## Dataset extract
╔══

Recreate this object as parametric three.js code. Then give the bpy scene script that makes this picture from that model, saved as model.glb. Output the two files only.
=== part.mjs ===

╚══
╔══

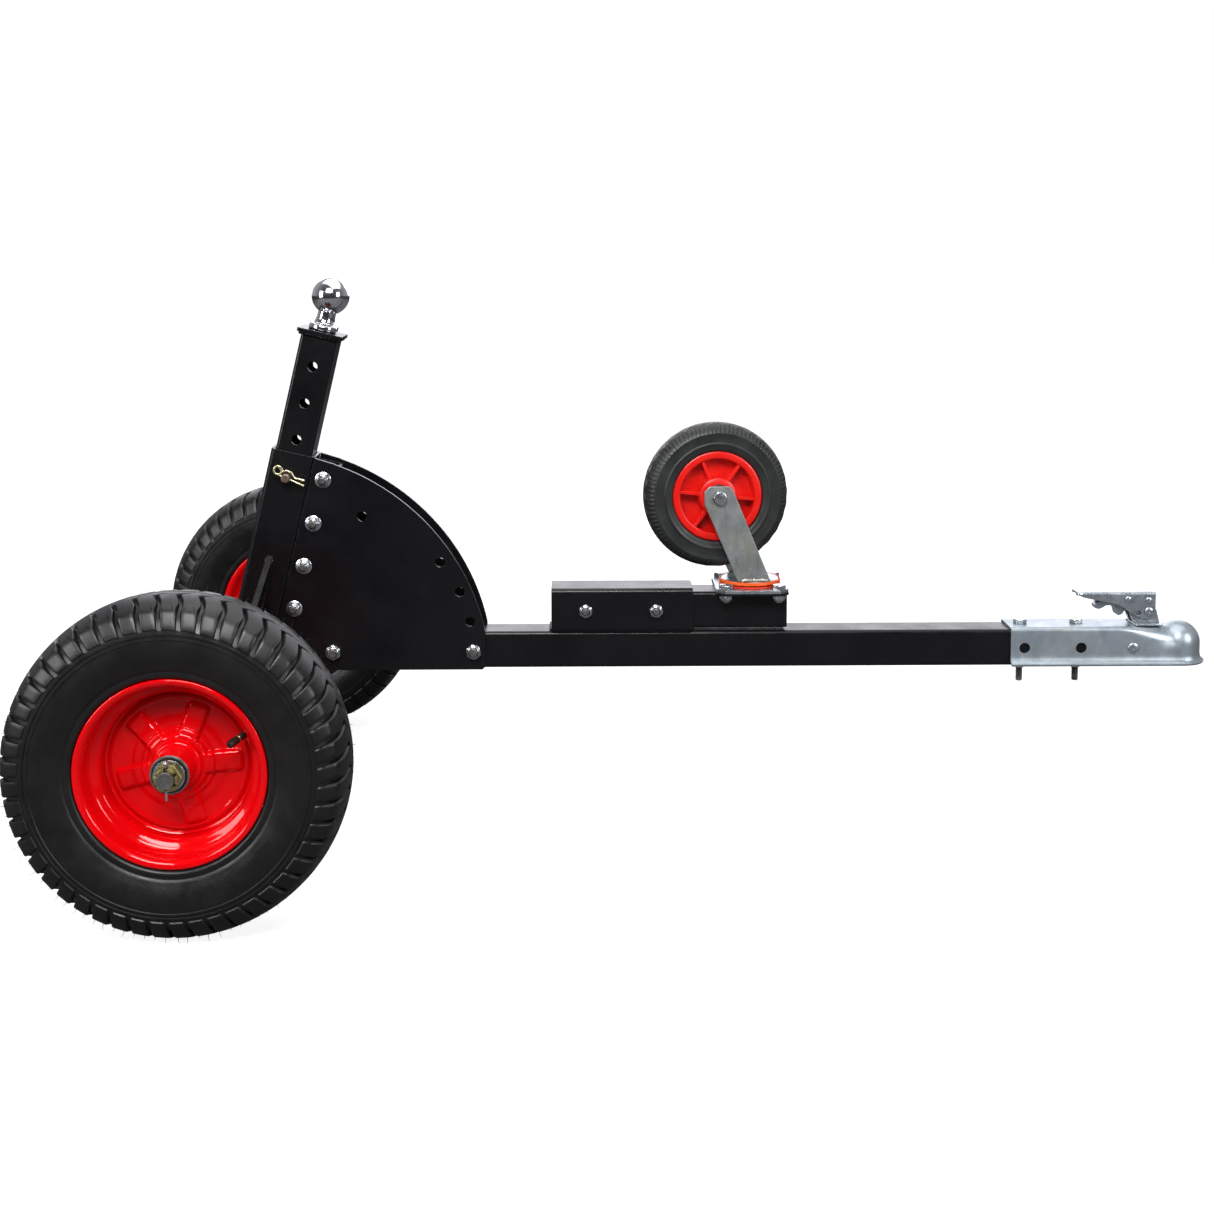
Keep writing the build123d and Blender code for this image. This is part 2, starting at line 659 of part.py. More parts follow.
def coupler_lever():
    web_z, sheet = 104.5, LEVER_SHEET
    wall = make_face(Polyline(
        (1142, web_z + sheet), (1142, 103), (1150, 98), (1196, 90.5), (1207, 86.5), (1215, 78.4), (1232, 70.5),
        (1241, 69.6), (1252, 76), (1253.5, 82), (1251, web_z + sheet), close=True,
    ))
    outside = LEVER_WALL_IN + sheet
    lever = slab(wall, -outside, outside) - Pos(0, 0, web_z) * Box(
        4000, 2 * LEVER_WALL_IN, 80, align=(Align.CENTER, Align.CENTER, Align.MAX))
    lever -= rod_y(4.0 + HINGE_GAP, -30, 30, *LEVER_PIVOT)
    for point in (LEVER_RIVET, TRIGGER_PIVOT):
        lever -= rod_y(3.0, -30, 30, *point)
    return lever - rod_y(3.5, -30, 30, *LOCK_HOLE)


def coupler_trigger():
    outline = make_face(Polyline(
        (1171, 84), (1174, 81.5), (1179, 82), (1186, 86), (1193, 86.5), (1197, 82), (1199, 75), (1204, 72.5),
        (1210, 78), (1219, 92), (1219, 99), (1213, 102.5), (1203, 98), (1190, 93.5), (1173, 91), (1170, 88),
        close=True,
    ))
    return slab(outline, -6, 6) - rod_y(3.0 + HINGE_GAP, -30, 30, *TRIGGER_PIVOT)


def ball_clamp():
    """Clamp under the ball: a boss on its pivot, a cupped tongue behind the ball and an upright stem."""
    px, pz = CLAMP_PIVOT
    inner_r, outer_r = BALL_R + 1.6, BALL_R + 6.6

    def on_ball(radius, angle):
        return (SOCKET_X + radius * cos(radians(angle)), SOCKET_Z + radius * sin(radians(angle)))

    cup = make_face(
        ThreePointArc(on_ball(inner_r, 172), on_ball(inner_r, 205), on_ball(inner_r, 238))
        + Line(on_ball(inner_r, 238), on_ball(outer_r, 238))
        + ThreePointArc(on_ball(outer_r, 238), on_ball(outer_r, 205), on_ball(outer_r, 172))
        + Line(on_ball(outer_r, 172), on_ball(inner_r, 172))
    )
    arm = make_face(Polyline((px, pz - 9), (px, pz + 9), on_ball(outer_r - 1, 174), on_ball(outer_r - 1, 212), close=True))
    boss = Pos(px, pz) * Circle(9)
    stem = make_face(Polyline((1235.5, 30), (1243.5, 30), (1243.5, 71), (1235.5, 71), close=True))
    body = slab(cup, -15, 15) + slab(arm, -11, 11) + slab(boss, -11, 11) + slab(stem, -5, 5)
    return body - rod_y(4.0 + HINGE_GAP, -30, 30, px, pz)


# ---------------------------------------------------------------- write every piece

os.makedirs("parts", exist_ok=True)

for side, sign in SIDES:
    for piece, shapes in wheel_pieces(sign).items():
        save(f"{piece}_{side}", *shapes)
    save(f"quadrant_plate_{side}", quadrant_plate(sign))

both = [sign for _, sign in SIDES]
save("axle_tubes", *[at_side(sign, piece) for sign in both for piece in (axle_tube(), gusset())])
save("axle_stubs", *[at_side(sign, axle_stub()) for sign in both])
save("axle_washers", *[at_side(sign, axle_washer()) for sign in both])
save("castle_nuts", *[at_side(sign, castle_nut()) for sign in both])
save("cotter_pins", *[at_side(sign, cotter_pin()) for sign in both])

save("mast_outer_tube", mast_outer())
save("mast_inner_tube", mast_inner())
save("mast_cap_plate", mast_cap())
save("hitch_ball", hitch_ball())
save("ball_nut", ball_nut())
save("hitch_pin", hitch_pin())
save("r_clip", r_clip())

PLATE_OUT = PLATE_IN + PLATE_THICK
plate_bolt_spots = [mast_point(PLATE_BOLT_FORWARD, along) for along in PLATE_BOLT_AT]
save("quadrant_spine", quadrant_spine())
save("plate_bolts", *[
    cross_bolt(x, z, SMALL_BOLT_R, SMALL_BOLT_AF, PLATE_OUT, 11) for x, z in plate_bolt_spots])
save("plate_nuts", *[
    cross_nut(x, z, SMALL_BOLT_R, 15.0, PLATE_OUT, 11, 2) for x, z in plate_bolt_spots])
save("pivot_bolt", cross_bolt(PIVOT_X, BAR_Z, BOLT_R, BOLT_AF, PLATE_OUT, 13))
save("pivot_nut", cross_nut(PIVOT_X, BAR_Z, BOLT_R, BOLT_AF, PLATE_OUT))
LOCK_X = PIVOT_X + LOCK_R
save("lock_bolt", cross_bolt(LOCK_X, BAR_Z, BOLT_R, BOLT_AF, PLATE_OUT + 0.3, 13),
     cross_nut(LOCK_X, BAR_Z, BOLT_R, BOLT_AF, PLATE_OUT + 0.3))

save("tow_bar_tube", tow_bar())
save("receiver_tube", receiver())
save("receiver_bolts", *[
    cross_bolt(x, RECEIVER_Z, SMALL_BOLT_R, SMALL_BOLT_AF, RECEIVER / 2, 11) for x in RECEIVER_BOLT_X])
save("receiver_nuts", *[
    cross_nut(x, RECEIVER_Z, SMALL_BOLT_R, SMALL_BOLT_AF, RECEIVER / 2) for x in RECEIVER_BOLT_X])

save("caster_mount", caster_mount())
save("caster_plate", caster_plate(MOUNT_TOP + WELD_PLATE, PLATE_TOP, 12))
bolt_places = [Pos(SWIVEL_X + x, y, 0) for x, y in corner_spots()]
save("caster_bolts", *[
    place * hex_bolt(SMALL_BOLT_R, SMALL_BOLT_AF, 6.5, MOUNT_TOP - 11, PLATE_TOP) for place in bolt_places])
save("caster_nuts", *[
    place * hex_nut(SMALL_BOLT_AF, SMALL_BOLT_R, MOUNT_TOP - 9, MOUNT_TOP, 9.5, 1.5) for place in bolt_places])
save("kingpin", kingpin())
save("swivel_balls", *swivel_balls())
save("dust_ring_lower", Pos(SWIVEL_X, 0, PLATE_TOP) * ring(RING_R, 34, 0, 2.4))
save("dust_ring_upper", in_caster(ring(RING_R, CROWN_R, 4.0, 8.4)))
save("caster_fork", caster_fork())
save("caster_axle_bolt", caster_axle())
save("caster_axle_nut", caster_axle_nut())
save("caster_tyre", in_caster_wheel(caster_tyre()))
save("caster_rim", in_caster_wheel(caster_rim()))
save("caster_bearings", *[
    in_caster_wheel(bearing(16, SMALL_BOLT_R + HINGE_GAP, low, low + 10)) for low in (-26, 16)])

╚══

Report how many lines in this data include the string "parts", and nothing else.

2